La réforme du stationnement est l’occasion de déployer les technologies de la smart city
L’autre nouveauté de la réforme réside dans le fait que les collectivités vont pouvoir confier à des prestataires privés la surveillance du stationnement et l’établissement des avis de paiement du « forfait de post-stationnement ». La ville de Paris a par exemple choisi de confier le contrôle du stationnement à deux sociétés, Streeteo (filiale de Indigo) et Moovia (filiale de Egis et Transdev), qui se répartissent les 145 000 places de stationnement payantes selon un découpage par arrondissement.

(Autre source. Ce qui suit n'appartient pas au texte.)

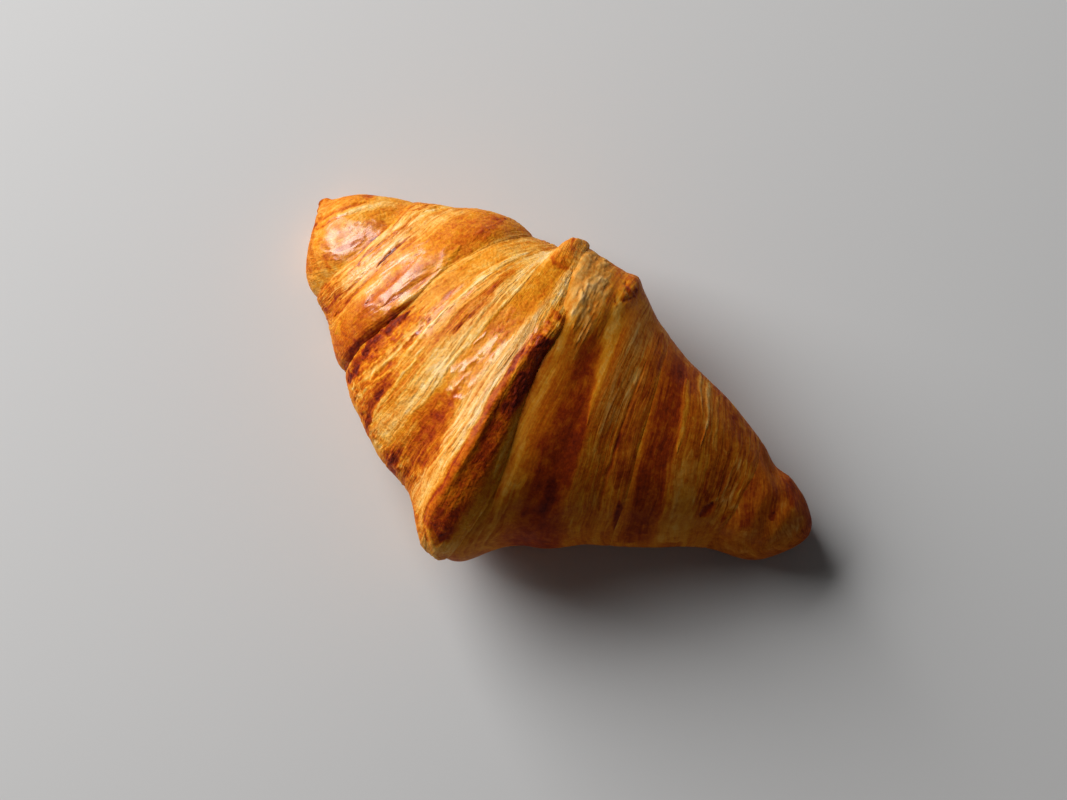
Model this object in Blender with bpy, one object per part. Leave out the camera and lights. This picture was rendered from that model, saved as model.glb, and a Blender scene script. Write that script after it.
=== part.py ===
"""A butter croissant, one solid, rolled from a long triangle of laminated dough.

X runs along the roll, Y across it and +Z is up. The origin is on the surface
that the croissant rests on, under the middle of its bounding box.

The skin is a sphere whose rings are the wraps of the roll. Each ring lies along
the roll where the guide lines put it, its section comes from the envelope, and
the relief lifts or sinks it: dough edges overlap like shingles, from the two
tips up to the crown ridge in the middle.
"""

import bmesh
import bpy
import numpy as np

MM = 0.001

# Overall size
HALF_LENGTH = 82.5 * MM
TIP_ROUNDING = 9.0 * MM  # length over which each tip closes

# Cross-section
WIDEST_SHARE = 0.42  # height of the widest line, as a share of the crown's height
UNDERSIDE_DEPTH = 1.30  # the underside's curve, cut off flat at the resting plane
SHOULDER_POWER = 0.94  # 1 is an ellipse, less is squarer

# Resolution of the skin
RINGS = 68
RING_POINTS = 72

# Envelope of the roll, in mm: place along the roll, reach towards +Y, reach
# towards -Y, and height of the crown. The reaches grow fastest on the -Y side,
# which bellies out under the crown ridge.
ENVELOPE = (
    (-82.5, 13.5, -4.0, 19),
    (-73.0, 19.0, 8.5, 26),
    (-60.0, 24.0, 18.0, 33),
    (-44.0, 30.5, 31.5, 43),
    (-28.0, 35.5, 39.5, 51),
    (-14.0, 38.0, 43.0, 55),
    (0.0, 39.5, 56.0, 57),
    (8.0, 36.5, 54.5, 55),
    (16.0, 32.5, 43.5, 52),
    (28.0, 28.0, 33.0, 47),
    (44.0, 25.0, 22.5, 40),
    (60.0, 20.0, 12.0, 31),
    (72.0, 15.5, 7.5, 26),
    (82.5, 14.0, -0.5, 20),
)

# Guide lines of the wraps, in mm along the roll: where each dough edge crosses
# the crown, the +Y side and the -Y side. They fan out from the +Y side.
GUIDES = (
    (-82.5, -82.5, -82.5),
    (-57.0, -52.0, -64.5),
    (-38.0, -23.5, -49.0),
    (-6.5, -12.0, -6.0),
    (1.0, -5.0, 4.0),
    (9.5, 3.0, 17.0),
    (17.5, 10.5, 26.0),
    (32.0, 22.0, 39.0),
    (44.0, 34.0, 50.0),
    (63.0, 60.0, 62.0),
    (82.5, 82.5, 82.5),
)

# Relief of the wraps, in mm: place on the crown, and height over the envelope.
RELIEF = (
    (-82.5, 0.0),
    (-73.0, 0.8),
    (-64.0, -0.8),
    (-54.0, 1.0),
    (-46.0, 1.0),
    (-39.5, -2.6),
    (-34.0, -0.2),
    (-22.0, 0.6),
    (-6.5, 3.2),
    (1.0, -2.6),
    (9.0, -2.0),
    (14.0, 0.2),
    (18.0, 0.5),
    (31.0, -1.3),
    (38.0, 0.5),
    (44.0, 0.5),
    (60.0, -1.2),
    (71.0, 0.6),
    (82.5, 0.0),
)

# The crown ridge stands proud from the -Y side up to a blunt nose
RIDGE_SPAN = (-22.0, 9.0)  # part of the roll, in mm, that the ridge shapes
NOSE_SIDE = (0.30, 0.55)  # shares of the way to the +Y side over which it ends
RIDGE_LEFT = 0.35  # share of the relief that is left beyond the nose

CRUST = (0.72, 0.36, 0.08, 1.0)
CRUST_ROUGHNESS = 0.38


def smoothstep(low, high, value):
    share = np.clip((value - low) / (high - low), 0, 1)
    return share * share * (3 - 2 * share)


def through(rows, column, place):
    """A smooth curve through the rows of a table, in metres, read at place."""
    table = np.array(rows, float) * MM
    x, y = table[:, 0], table[:, column]
    slope = np.gradient(y, x)
    i = np.clip(np.searchsorted(x, place) - 1, 0, len(x) - 2)
    span = x[i + 1] - x[i]
    t = (place - x[i]) / span
    return (
        y[i] * (1 + 2 * t) * (1 - t) ** 2
        + y[i + 1] * t**2 * (3 - 2 * t)
        + span * (slope[i] * t * (1 - t) ** 2 - slope[i + 1] * t**2 * (1 - t))
    )


def place_along(wrap, side):
    """Where a wrap lies along the roll, from the crown (side 0) to +Y or -Y (1, -1)."""
    back = through(GUIDES, 1, wrap)
    front = through(GUIDES, 2, wrap)
    lean, bow = (back - front) / 2, (back + front) / 2 - wrap
    return np.clip(wrap + lean * side + bow * side**2, -HALF_LENGTH, HALF_LENGTH)


def relief(wrap, side):
    """Height of the wraps over the envelope, faded out beyond the ridge's nose."""
    height = through(RELIEF, 1, wrap)
    start, end = (edge * MM for edge in RIDGE_SPAN)
    ridge = smoothstep(start, start / 2, wrap) * smoothstep(end, end / 2, wrap)
    beyond = smoothstep(*NOSE_SIDE, side)
    return height * (1 - (1 - RIDGE_LEFT) * ridge * beyond)


def skin(wrap, around):
    """Points of the skin for a wrap and an angle around it, 0 at +Y and 90 deg on top."""
    side, rise = np.cos(around), np.sin(around)
    x = place_along(wrap, side)
    back, front = through(ENVELOPE, 1, x), through(ENVELOPE, 2, x)
    crown = through(ENVELOPE, 3, x)
    from_tip = np.clip((HALF_LENGTH - np.abs(x)) / TIP_ROUNDING, 0, 1)
    closing = np.sqrt(1 - (1 - from_tip) ** 2)
    lift = relief(wrap, side) * smoothstep(-0.9, -0.2, rise) * closing

    middle, half = (back - front) / 2, (back + front) / 2 * closing
    widest = WIDEST_SHARE * crown
    out = np.sign(side) * np.abs(side) ** SHOULDER_POWER
    up = np.abs(rise) ** SHOULDER_POWER
    over = (crown - widest) * closing + lift
    under = -UNDERSIDE_DEPTH * widest * closing
    y = middle + (half + lift) * out
    z = widest + np.where(rise > 0, over, under) * up
    return np.stack([x, y, np.maximum(z, 0)], axis=-1)


def ring_wraps():
    """The wrap coordinate of each ring, even along the roll and closer at the tips."""
    share = np.linspace(-1, 1, RINGS + 1)
    even, round_ends = share, np.sin(share * np.pi / 2)
    return HALF_LENGTH * (0.8 * even + 0.2 * round_ends)


def croissant_mesh():
    """A sphere lying along X, with each vertex moved to its place on the skin."""
    bm = bmesh.new()
    bmesh.ops.create_uvsphere(bm, u_segments=RING_POINTS, v_segments=RINGS, radius=1)
    balls = np.array([vertex.co for vertex in bm.verts])
    polar = np.arccos(np.clip(balls[:, 2], -1, 1))
    ring = np.rint((1 - polar / np.pi) * RINGS).astype(int)
    around = np.arctan2(balls[:, 1], balls[:, 0])
    places = skin(ring_wraps()[ring], around)
    lowest, highest = places.min(axis=0), places.max(axis=0)
    places[:, :2] -= (lowest + highest)[:2] / 2
    for vertex, place in zip(bm.verts, places):
        vertex.co = place
    mesh = bpy.data.meshes.new("croissant")
    bm.to_mesh(mesh)
    bm.free()
    return mesh


def crust_material():
    material = bpy.data.materials.new("crust")
    material.use_nodes = True
    shader = material.node_tree.nodes["Principled BSDF"]
    shader.inputs["Base Color"].default_value = CRUST
    shader.inputs["Roughness"].default_value = CRUST_ROUGHNESS
    return material


def main():
    for old in list(bpy.data.objects):
        bpy.data.objects.remove(old)
    pastry = bpy.data.collections.new("croissant")
    bpy.context.scene.collection.children.link(pastry)
    croissant = bpy.data.objects.new("croissant", croissant_mesh())
    croissant.data.materials.append(crust_material())
    croissant.data.shade_smooth()
    pastry.objects.link(croissant)


main()
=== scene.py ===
import math

import bpy
import numpy as np
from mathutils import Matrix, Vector


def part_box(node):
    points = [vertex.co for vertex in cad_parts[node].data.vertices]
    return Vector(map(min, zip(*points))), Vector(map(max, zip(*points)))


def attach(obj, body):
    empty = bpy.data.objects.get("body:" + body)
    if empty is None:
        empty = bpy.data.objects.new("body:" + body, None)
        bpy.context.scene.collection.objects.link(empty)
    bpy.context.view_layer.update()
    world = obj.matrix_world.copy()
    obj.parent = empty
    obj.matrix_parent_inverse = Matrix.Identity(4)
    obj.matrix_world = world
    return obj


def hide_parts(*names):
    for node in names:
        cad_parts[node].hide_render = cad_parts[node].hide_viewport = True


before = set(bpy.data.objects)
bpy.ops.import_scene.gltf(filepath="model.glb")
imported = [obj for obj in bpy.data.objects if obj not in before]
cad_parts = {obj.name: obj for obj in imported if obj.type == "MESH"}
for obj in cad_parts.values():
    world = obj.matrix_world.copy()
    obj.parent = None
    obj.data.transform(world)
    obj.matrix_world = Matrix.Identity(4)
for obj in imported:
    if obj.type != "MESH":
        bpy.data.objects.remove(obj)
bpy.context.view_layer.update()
lowCorner, highCorner = (np.array(corner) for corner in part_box("croissant"))

mm = 0.001  # the croissant is worked out in millimetres and its meshes are in metres


# shape of the roll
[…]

Les collectivités profitent également de la réforme pour moderniser les technologies de signalétique, d’aide au stationnement, de contrôle ou de paiement. Le marché du stationnement est en effet l’un des secteurs où les nouvelles technologies viennent conforter le déploiement de la smart city. Grâce à la mise en place de capteurs connectés, il est possible de connaître en temps réel le nombre et la localisation des places disponibles, de mesurer les taux de rotation des véhicules et de récolter des données qui viendront nourrir les stratégies mises en place par les collectivités. La start-up ParkingMap a imaginé une application indiquant la localisation des places disponibles aux automobilistes grâce à des capteurs placés sur le rebord des fenêtres et les balcons.

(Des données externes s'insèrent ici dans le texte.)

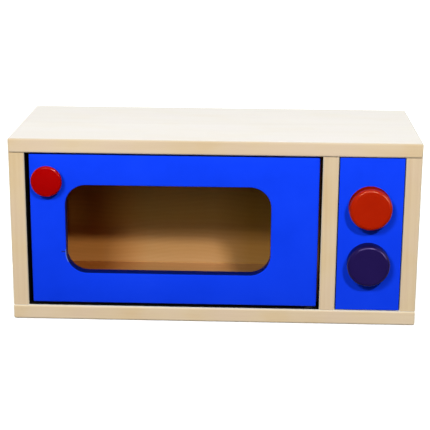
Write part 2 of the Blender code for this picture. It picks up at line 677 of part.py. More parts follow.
def make_control_panel(finishes):
    panel = board("control_panel", (PANEL_LEFT, PANEL_FRONT, PANEL_BOTTOM),
                  (PANEL_RIGHT, PANEL_REAR, PANEL_TOP), finishes["blue_paint"], PANEL_EASE, "XYZ")
    cleat_front = PANEL_REAR + SEAT_GAP
    cleat_rear = cleat_front + CLEAT_DEPTH
    cleat_bottom = FLOOR + CLEAT_END_GAP
    cleat_top = CEILING - CLEAT_END_GAP
    reach_in_panel = PANEL_THICKNESS * PANEL_SCREW_SHARE
    sizes = (PANEL_SCREW_DIAMETER, PANEL_SCREW_HEAD_DIAMETER, CLEAT_DEPTH + SEAT_GAP + reach_in_panel)
    screw = turned_mesh("panel_screw", screw_profile(*sizes), FIXING_SIDES)
    hole = turned_mesh("panel_screw_hole", screw_hole_profile(*sizes), FIXING_SIDES)
    all_spots = []
    outer_faces = {"left_panel_cleat": DIVIDER_RIGHT + SEAT_GAP,
                   "right_panel_cleat": SIDE_INNER - SEAT_GAP - CLEAT_WIDTH}
    for name, left in outer_faces.items():
        cleat = board(name, (left, cleat_front, cleat_bottom), (left + CLEAT_WIDTH, cleat_rear, cleat_top),
                      finishes["birch"], CLEAT_EASE, "Z")
        spots = {"lower": (left + CLEAT_WIDTH / 2, cleat_rear, cleat_bottom + PANEL_SCREW_INSET),
                 "upper": (left + CLEAT_WIDTH / 2, cleat_rear, cleat_top - PANEL_SCREW_INSET)}
        all_spots += spots.values()
        cut_name = name + "_screw_cut"
        cut(cleat, cut_name, copies_mesh(cut_name, hole, spots.values(), FACE_FRONT))
        for end, spot in spots.items():
            place(name.replace("cleat", end + "_screw"), screw, finishes["steel"], spot, FACE_FRONT)
    cut(panel, "panel_screw_cut", copies_mesh("panel_screw_cut", hole, all_spots, FACE_FRONT))
    return panel


def dial_mesh(name):
    """A thick turned disc with a crisp front rim, a softer rear edge and a blind hole for its axle."""
    radius = DIAL_DIAMETER / 2
    hole = AXLE_DIAMETER / 2 + SEAT_GAP
    hole_depth = DIAL_THICKNESS * AXLE_DIAL_SHARE + SEAT_GAP
    profile = [(0, hole_depth), (hole, hole_depth), (hole, 0)]
    profile += arc((radius - DIAL_REAR_ROUND, DIAL_REAR_ROUND), DIAL_REAR_ROUND, -90, 0, EASE_STEPS)
    profile += arc((radius - DIAL_FRONT_ROUND, DIAL_THICKNESS - DIAL_FRONT_ROUND), DIAL_FRONT_ROUND,
                   0, 90, EASE_STEPS)
    return turned_mesh(name, profile, DIAL_SIDES)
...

De nombreuses villes se sont dotées d’applications de paiement de stationnement qui permettent à l’usager d’éviter le passage par l’horodateur. C’est le cas des villes de Tours, Lille ou Bordeaux dans lesquelles on peut payer son stationnement et le prolonger via l’application Whoosh. Celle-ci est proposée par l’industriel Parkeon qui a par ailleurs passé de nombreux contrats avec les collectivités pour le renouvellement d’horodateurs et le déploiement de technologies innovantes.